According to Jared Miller ’98, MBA ’03, SM ’03, Sphere’s growing popularity even before its official opening last September — when the Irish rock band U2 began its months-long residency — is a testament to the work of the creative team that made it happen.

“The team we have assembled in many ways reflects my experience at MIT,” says Miller, who is executive vice president and CIO at Sphere Entertainment.

“We have deep technology experts, engineers, scientists, artists, creative technologists, and people who have worked in many different industries who have come together to embrace this vision,” adds Miller. “The diversity of the people you’re surrounded with … brings different perspectives [and an] enthusiasm to come together and collaborate on a solution. This is what’s really special about Sphere, and it applies to MIT as well.”

Embracing the pivot

As an undergraduate, Miller majored in chemical engineering and interned in the oil and gas industry, after which he decided to pursue an alternative career path. This led to a job at Intel during the race to build the first microprocessor capable of achieving 1 gigahertz.

Miller learned a lot about himself and his professional interests during the experience, and he was eager for more. “I wanted to learn more about the business aspects; to move from being an engineer into a broader management and strategy role,” he says.

He applied to the program then known as Leaders for Manufacturing (LFM) and matriculated in 2001. The program was then focused on “Big M manufacturing,” but as Miller recalls, LFM was growing and evolving toward its eventual renaming as Leaders for Global Operations (LGO). As a result, the student experience was expanding far beyond manufacturing and into other disciplines.

For Miller, this meant the airline industry. “The intersection of technology and guest experience was taking hold in the industry because it required a pretty rapid shift in how airports and airlines were thinking about … how they were moving people through their journey,” he says.

LGO students participate in six-month internships at LGO partner companies that serve as a basis for their thesis projects. Miller interned at Continental Airlines, where he studied the use of self-service check-in kiosks and their impact on traveler experience.

After graduation, he remained at Continental — which merged with United Airlines in 2010 — for almost a decade, until he pivoted to designing and building new venues in the sports and entertainment industry.

“MIT constantly encouraged and challenged us to think very openly about the opportunities that lie ahead. In my case, these pivots didn’t seem that odd or awkward between the different engineering fields and industries. It was just another step in the journey,” says Miller. “The intersection of technology and the guest experience was at the heart of what I was doing.”

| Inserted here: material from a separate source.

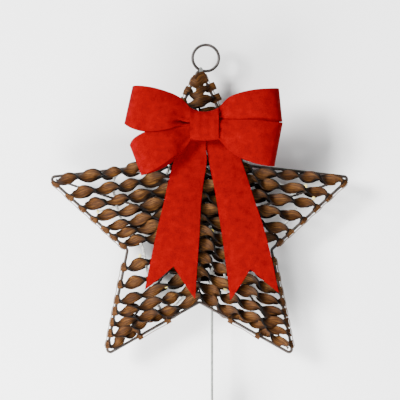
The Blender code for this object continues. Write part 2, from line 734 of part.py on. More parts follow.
clear_scene()
parts = bpy.data.collections.new("lighted_star")
cutters = bpy.data.collections.new("cutters")
bpy.context.scene.collection.children.link(parts)
bpy.context.scene.collection.children.link(cutters)

wire_dark = make_material("dark_wire", (0.045, 0.03, 0.022), 0.5, 0.3)
veneer = make_material("wood_veneer", (0.25, 0.12, 0.05), 0.55)
felt_red = make_material("red_felt", (0.72, 0.01, 0.01), 0.9)
cord_clear = make_material("clear_cord", (0.75, 0.77, 0.76), 0.3)
tie_clear = make_material("clear_tie", (0.7, 0.72, 0.7), 0.3)
plug_white = make_material("plug_plastic", (0.8, 0.8, 0.78), 0.4)
blade_metal = make_material("plug_blade", (0.75, 0.6, 0.35), 0.3, 1.0)

star = bpy.data.objects.new("star_centre", None)
parts.objects.link(star)
# the tip's bend lies beside the bottom of the ring, in front of it
star.location = (-6.4 * MM, -(WIRE_RADIUS + RING_WIRE + GAP),
                 -2 * RING_INNER - RING_WIRE - tip_top() - 0.5 * MM)

star_outline(star)
spoke_frame("front_spokes", -1, star)
spoke_frame("back_spokes", 1, star)
strip_rows(star)
strip_loops(star)
ring_and_tie(star)
light_string(star)
lead_and_plug(star)
bow_knot(star)
for loop_name, loop_edges in BOW_LOOPS.items():
    bow_loop(loop_name, loop_edges, star)
for tail_name, tail_route in TAIL_ROUTES.items():
    bow_tail(tail_name, tail_route, star)
bpy.context.view_layer.update()
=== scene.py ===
# Looks for the lighted hanging star: veneer strips, wires, lights, bow and lead.
import bpy
from math import copysign, cos, exp, floor, pi, radians, sin, sqrt, tan
from mathutils import Matrix, Vector


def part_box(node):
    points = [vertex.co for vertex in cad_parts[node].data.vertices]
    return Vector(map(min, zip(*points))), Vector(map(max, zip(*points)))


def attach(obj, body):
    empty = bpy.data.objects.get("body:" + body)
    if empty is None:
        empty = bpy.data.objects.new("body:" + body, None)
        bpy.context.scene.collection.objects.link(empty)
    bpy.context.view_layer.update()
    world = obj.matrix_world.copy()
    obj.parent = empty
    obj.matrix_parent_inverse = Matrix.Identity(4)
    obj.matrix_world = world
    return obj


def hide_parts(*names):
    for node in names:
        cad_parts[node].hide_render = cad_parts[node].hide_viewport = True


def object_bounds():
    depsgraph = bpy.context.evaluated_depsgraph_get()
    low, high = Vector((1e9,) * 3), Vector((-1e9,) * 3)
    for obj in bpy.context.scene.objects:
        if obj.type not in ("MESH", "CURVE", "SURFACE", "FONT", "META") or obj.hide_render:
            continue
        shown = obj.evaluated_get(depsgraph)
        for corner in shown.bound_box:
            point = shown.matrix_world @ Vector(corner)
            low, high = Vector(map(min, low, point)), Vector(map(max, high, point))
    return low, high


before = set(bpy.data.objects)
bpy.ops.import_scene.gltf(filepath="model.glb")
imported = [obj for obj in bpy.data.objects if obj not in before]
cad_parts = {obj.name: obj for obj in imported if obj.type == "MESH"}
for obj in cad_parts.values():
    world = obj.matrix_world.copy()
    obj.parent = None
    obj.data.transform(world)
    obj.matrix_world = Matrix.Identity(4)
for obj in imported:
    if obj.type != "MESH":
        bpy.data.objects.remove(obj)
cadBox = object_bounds()
mm = 0.001
gap = 0.3 * mm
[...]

Merging invention with varied perspectives

Until the venue’s official launch, all the public knew about Sphere was what they could see displayed on its massive Exosphere. Once U2 played their first of 40 shows and filmmaker Darren Aronofsky’s “Postcard from Earth” premiered as part of The Sphere Experience, audiences were granted access to what Miller and his team had also been working on.

These include a fully immersive display plane with 16k x 16k resolution, 4D technologies like haptic systems and atmospheric effects to influence what guests are literally feeling, the world’s largest beamforming audio system, and more.

“So much of what we’ve done at Sphere has been about invention,” says Miller.

By “invention,” Miller means the sense of identifying potential experiences for the audience and working back from that point when developing the necessary technologies. Though he is quick to explain that technology is not always the solution to a problem, but simply one of many tools that can be used.

“A lot of it comes through process improvements,” explains Miller. “You’ve got to analyze what didn’t work, using a lot of data to come back and say, ‘You know what? This is what needs to change. This is why this approach didn’t work.’ Then get right back up and find another way to tackle the problem.”

From using systems thinking and data analytics to address complex problems — like how to guarantee that 18,000 people in a spherical structure will have the same experience — to building teams that collaborate well to produce possible solutions, Miller credits many of the tools at his disposal to his learnings at MIT.

He learned how to think about complex problems more broadly, and how to think collaboratively with others from a wide variety of backgrounds — much like the team at Sphere.

“At LGO, we discussed and worked on problems that hadn’t been solved yet. We needed a diverse group of people to come together and use all their experiences and expertise to create that solve,” says Miller. “It’s bringing together that diverse group of people to work together that ultimately gets to a great solution.”